**WHAT THE EXERCISE ASKS**
Gather all lines from the material that contain "parts".

**EXERCISE INPUT**
+ + + + +

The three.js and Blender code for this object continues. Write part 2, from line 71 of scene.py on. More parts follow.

+ + + + +

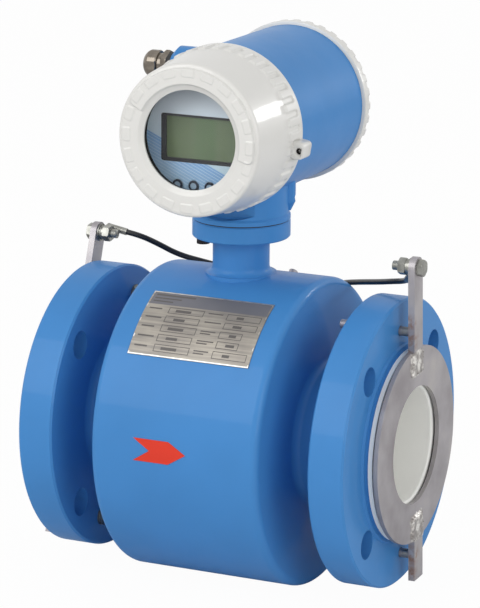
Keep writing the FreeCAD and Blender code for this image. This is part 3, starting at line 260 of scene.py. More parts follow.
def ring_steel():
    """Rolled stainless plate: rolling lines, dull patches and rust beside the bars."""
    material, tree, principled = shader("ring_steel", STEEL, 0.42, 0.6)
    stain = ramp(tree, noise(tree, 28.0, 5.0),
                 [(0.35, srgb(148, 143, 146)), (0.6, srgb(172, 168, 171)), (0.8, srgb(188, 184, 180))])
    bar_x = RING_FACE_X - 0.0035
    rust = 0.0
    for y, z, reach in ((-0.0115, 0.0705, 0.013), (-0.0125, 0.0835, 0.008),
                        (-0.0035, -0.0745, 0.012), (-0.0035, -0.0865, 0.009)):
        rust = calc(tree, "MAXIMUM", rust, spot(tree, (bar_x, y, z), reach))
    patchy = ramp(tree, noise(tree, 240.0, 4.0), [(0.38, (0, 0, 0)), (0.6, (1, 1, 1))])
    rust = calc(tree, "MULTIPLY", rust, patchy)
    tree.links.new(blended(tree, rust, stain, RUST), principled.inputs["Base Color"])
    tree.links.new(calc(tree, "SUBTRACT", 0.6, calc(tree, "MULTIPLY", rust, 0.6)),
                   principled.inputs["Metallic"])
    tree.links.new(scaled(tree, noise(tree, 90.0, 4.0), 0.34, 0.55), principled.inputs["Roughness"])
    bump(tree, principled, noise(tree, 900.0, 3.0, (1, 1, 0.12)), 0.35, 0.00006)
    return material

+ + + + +

**COMPLETE ANSWER**
The three.js and Blender code for this object continues. Write part 2, from line 71 of scene.py on. More parts follow.
Keep writing the FreeCAD and Blender code for this image. This is part 3, starting at line 260 of scene.py. More parts follow.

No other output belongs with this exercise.